Alt-J, which literally stands for the keyboard function alt + j (∆), were a terrific testimony to the power of new music on Osheaga’s last day. The final act on the Montagne main stage, people were both squirming with excited for the performance or anticipating the festival’s conclusion, just hours away. Alt-J put on a cool show with their party rock, almost like an experimental easy listening sound, accompanied by an excellent light show and backdrop video.
Tyler the Creator closed the night out on the Verte Stage and I went back to check out his show as well as give my big black guardian angels one last hug. Tyler’s performance was a mix of hipster apathy and teenage angst. The sound was crass and the audience was pumped.

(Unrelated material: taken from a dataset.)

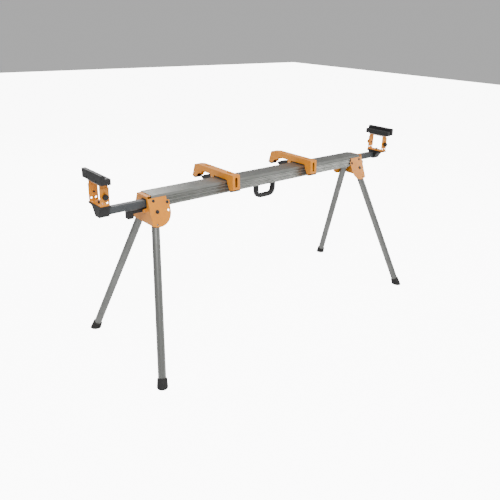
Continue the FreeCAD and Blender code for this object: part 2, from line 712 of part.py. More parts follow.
def knob(label, near, turned):
    """Make one scalloped clamping knob with its screw; near is 1 at the back before the half turn."""
    face = "(yoke_half + 0.3)"
    start = face if near > 0 else f"-{face} - knob_length"
    grip = rod("knob_radius", "knob_length", ("support_reach", start, "knob_height"), "y")
    scallops = [rod("knob_scallop", "knob_length + 2",
                    (f"support_reach + (knob_radius + 1) * cos({turn})", f"{start} - 1",
                     f"knob_height + (knob_radius + 1) * sin({turn})"), "y") for turn in range(0, 360, 60)]
    length = f"({face} - (yoke_half - 4 * plate_thick))"
    screw_start = "yoke_half - 4 * plate_thick" if near > 0 else f"-{face}"
    screw = rod("knob_screw_radius", length, ("support_reach", screw_start, "knob_height"), "y")
    node(label, [trimmed(grip, scallops), screw], turned=turned)


def lock_levers():
    """Make the lever that locks each extension tube."""
    for end, turned in ENDS:
        hub = rod("lock_hub", "lock_width", ("lock_reach", "channel_place - lock_width / 2", "lock_height"),
                  "y")
        arm = extrusion(rectangle("lock_arm", "lock_arm_thick"), "lock_width", "xz",
                        ("lock_reach + lock_arm / 2", "channel_place",
                         "lock_height + lock_hub - lock_arm_thick / 2 - 1"))
        drop = "(lock_paddle_drop + lock_hub - 1)"
        paddle = extrusion(rectangle("lock_paddle", drop), "lock_width", "xz",
                           ("lock_reach + lock_arm - lock_paddle / 2", "channel_place",
                            f"lock_height + lock_hub - 1 - {drop} / 2"), "rest_corner")
        hole = rod("pin_radius + running_gap", "2 * lock_width",
                   ("lock_reach", "channel_place - lock_width", "lock_height"), "y")
        node(f"{end}_lock_lever", [hub, arm, paddle], [hole], turned)


def bracket_outline():
    """Return the side outline of a saw bracket, from its front face back along the top and home below."""
    notch = "(rail_half + jaw_wall + 4)"
    return [("-bracket_front", "bracket_top"), ("bracket_back", "bracket_top"),
            ("bracket_tail - 19", "bracket_top - 6"), ("bracket_tail", "bracket_tail_height"),
            ("bracket_tail - 24", "bracket_tail_height - 7"), ("bracket_tail - 36", "bracket_tail_height"),
            ("bracket_tail - 46", "bracket_tail_height + 14"),
            ("bracket_tail - 72", "bracket_tail_height + 22"), ("bracket_tail - 90", "bracket_belly"),
            ("clamp_pivot_side + 1.7 * clamp_hub", "bracket_belly"),
            ("clamp_pivot_side + clamp_hub", "clamp_pivot_height - clamp_hub"),
            ("clamp_pivot_side - clamp_hub", "clamp_pivot_height - clamp_hub"),
            ("clamp_pivot_side - 1.7 * clamp_hub", "bracket_belly"), (f"-{notch} + 10", "bracket_belly"),
            (f"-{notch} + 2", "deck_height - rail_depth - 6"),
            ("-bracket_front + 22", "bracket_nose_height - 8"), ("-bracket_front - 4", "bracket_nose_height")]


def saw_brackets():
    """Make the two clamp-on saw brackets with their jaws, clamp levers, pins and plastic tips."""
    inner_width = "(bracket_width - 2 * plate_thick)"
    for end, side in (("left", -1), ("right", 1)):
        reach = f"{side} * bracket_reach"
        spot = (reach, 0, 0)
        shell = extrusion(bracket_outline(), "bracket_width", "yz", spot)
        hollow = extrusion(hollow_outline(), inner_width, "yz", spot)
        slots = [extrusion(rectangle("2 * saw_slot_radius", "saw_slot_length"), "4 * plate_thick", "xy",
                           (reach, f"-saw_slot_front + {step} * saw_slot_spacing", "bracket_top"),
                           "saw_slot_radius - 0.01") for step in (0, 1)]
        slots.append(extrusion(rectangle("face_slot_width", "face_slot_length"), "8 * plate_thick", "xz",
                               (reach, "-bracket_front", "(bracket_top + bracket_nose_height) / 2"),
                               "tube_corner"))
        pin_hole = rod("pin_radius + running_gap", "2 * bracket_width",
                       (f"{reach} - bracket_width", "clamp_pivot_side", "clamp_pivot_height"), "x")
        node(f"{end}_saw_bracket", [shell], [hollow, pin_hole] + slots)
        front_tip = [("-bracket_front - 5", "bracket_nose_height - 0.5"),
                     ("-bracket_front + 21", "bracket_nose_height - 8.5"),
                     ("-bracket_front + 19", "bracket_nose_height - 8 - tip_thick"),
                     ("-bracket_front - 7", "bracket_nose_height - tip_thick")]
        tail_tip = [("bracket_tail", "bracket_tail_height - 0.5"),
                    ("bracket_tail - 24", "bracket_tail_height - 7.5"),
                    ("bracket_tail - 22", "bracket_tail_height - 7 - tip_thick"),
                    ("bracket_tail + 3", "bracket_tail_height - tip_thick")]
        tips = [extrusion(tip, "bracket_width", "yz", spot) for tip in (front_tip, tail_tip)]
        node(f"{end}_bracket_tips", tips, apart=True)
        jaws(end, spot)
        pin = rod("pin_radius", "bracket_width + 4",
                  (f"{reach} - bracket_width / 2 - 2", "clamp_pivot_side", "clamp_pivot_height"), "x")
        node(f"{end}_clamp_pin", [pin])
        hub = rod("clamp_hub", "clamp_width", (f"{reach} - clamp_width / 2", "clamp_pivot_side",
                                               "clamp_pivot_height"), "x")
        far = "(clamp_pivot_side + clamp_reach)"
        arm = [("clamp_pivot_side - 4", "clamp_pivot_height + 8"), ("clamp_pivot_side + clamp_hub",
               "clamp_pivot_height + 8"), (f"{far} - 30", "clamp_pivot_height - 7"),
               (far, "clamp_pivot_height - 20"),
               (far, "clamp_pivot_height - 28"), (f"{far} - 15", "clamp_pivot_height - 36"),
               (f"{far} - 40", "clamp_pivot_height - 27"), ("clamp_pivot_side + 2 * clamp_hub",
               "clamp_pivot_height - 15"), ("clamp_pivot_side", "clamp_pivot_height - clamp_hub + 0.5")]
        bore = rod("pin_radius + running_gap", "2 * clamp_width",
                   (f"{reach} - clamp_width", "clamp_pivot_side", "clamp_pivot_height"), "x")
        node(f"{end}_clamp_lever", [hub, extrusion(arm, "clamp_width", "yz", spot)], [bore])


def hollow_outline():
    """Return the outline of the space inside a saw bracket, open below."""
    return [("-bracket_front + plate_thick", "bracket_top - plate_thick"),
            ("bracket_back - 1", "bracket_top - plate_thick"),
            ("bracket_tail - 22", "bracket_top - plate_thick - 6"),
            ("bracket_tail - 5", "bracket_tail_height + 6"), ("bracket_tail - 5", "bracket_tail_height - 40"),
            ("-bracket_front - 4 + 1.2 * plate_thick", "bracket_tail_height - 40"),
            ("-bracket_front - 4 + 1.2 * plate_thick", "bracket_nose_height")]


def jaws(end, spot):
    """Make the fixed front jaw and the sliding rear jaw that grip the rails from both sides."""
    face = "(rail_half + jaw_gap)"
    lip = "(rail_half - jaw_lip)"
    under = "(deck_height - rail_depth - jaw_gap - 0.2)"
    over = "(deck_height + jaw_gap)"
    back = f"({face} + jaw_wall)"
    hook = [(f"-{face}", over), (f"-{face}", under), (f"-{lip}", under), (f"-{lip}", f"{under} - 3.8"),
            (f"-{face} - 3", f"{under} - 6.4")]
    front = hook + [(f"-{back} - 3", f"{under} - 6.4"), (f"-{back} - 3", "bracket_top - plate_thick"),
                    (f"-{back} + 10", "bracket_top - plate_thick"), ("-rail_half / 2", f"{over} + 8"),
                    ("-rail_half / 2", over)]
    node(f"{end}_front_jaw", [extrusion(front, "jaw_width", "yz", spot)])
    rear = [(across.replace("-", "", 1), up) for across, up in hook[:4]]
    rear += [(f"{face} + 2", f"{under} - 6.4"), (back, f"{under} - 6.4"), (back, f"{over} + 8"),
             ("rail_half / 3", f"{over} + 8"), ("rail_half / 3", over)]
    node(f"{end}_rear_jaw", [extrusion(rear, "jaw_width", "yz", spot)])


def check_and_write():
    """Check every object and write each sub-part to a STEP file named after it."""
    doc.recompute()
    for item in doc.Objects:
        if "Invalid" in item.State or "Error" in item.State:
            raise RuntimeError(f"{item.Label} ({item.TypeId}) is {item.State}")
    for item in NODES:
        if item.Shape.isNull() or not item.Shape.isValid():
            raise RuntimeError(f"{item.Label} has a bad shape")
    os.makedirs("parts", exist_ok=True)
    for item in NODES:
        item.Shape.exportStep(f"parts/{item.Label}.step")


fill_sheet()
beam()
leg_brackets()
fasteners()
tube_guides()
carry_handle()
legs()
extensions()
work_supports()
lock_levers()
saw_brackets()
check_and_write()
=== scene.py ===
"""Looks of the folding saw stand: its finishes, its moulded and turned pieces, light and camera.

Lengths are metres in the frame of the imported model: the origin is on the floor below the middle
of the beam, +X runs along the beam to the right, +Y points to the back and +Z up.
"""

from __future__ import annotations

import json
import logging
import math
from dataclasses import dataclass, field
from enum import Enum

import bpy
import numpy as np
from mathutils import Matrix, Vector


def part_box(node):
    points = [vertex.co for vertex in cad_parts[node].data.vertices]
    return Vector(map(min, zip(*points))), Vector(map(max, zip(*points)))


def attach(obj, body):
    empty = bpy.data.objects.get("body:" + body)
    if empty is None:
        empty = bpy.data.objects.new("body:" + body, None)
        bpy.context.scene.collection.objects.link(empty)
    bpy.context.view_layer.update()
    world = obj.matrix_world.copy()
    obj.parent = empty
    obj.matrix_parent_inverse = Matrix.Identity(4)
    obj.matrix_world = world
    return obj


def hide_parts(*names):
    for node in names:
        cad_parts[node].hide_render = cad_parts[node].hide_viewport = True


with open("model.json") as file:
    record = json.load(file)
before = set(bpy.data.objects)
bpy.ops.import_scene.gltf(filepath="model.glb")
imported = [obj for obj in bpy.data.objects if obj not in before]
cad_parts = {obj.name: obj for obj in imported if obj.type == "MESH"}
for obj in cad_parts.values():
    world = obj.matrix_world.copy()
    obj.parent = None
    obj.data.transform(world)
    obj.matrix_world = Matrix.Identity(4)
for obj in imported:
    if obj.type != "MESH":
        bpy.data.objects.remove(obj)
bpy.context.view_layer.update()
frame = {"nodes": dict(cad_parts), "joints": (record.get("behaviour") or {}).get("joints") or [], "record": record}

LOG = logging.getLogger("saw_stand")
MM = 0.001


class Part(Enum):
    """The finishes that the stand's pieces are given."""

    YELLOW = "yellow_paint"
    BEAM = "extruded_aluminium"
    LEG = "leg_grey"
    CHARCOAL = "charcoal_paint"
    PLASTIC = "black_plastic"
    RUBBER = "foot_rubber"
    ZINC = "zinc_plate"
    BLACK_STEEL = "black_steel"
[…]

The festival’s final main stage plateau headliners were the Black Keys and I must say I was disappointed by the performance. It would have been ideal to have Florence and the Machine close the festival out and have the Black Keys end the first day’s musical performances, but that was probably out of the hands of festival organizers. Don’t get me wrong, the Black Keys were pretty damn good, but stacked against some of the weekend’s impeccable performances, they just couldn’t keep up. The drumming is truly subpar, but it does work with their sound. Like a 70s garage band, they were more focused on the tone and fuzz than playing on point. The sound was flat yet huge, unpolished yet intentional, sweaty yet stagnant. I look forward to seeing guitarist Dan Auerbach playing in a rock super group later in his career.
Due to the previous day’s heavy rain the final festival date was thick with bugs but at this point, none of us cared. It was a truly eye-opening weekend in both the greatest and worst sense of the term, filled with some of the world’s most incredible artists performing at the pinnacle of their talent, free Redbull at the exit gates and some of the best festival hot dogs I have eaten all summer.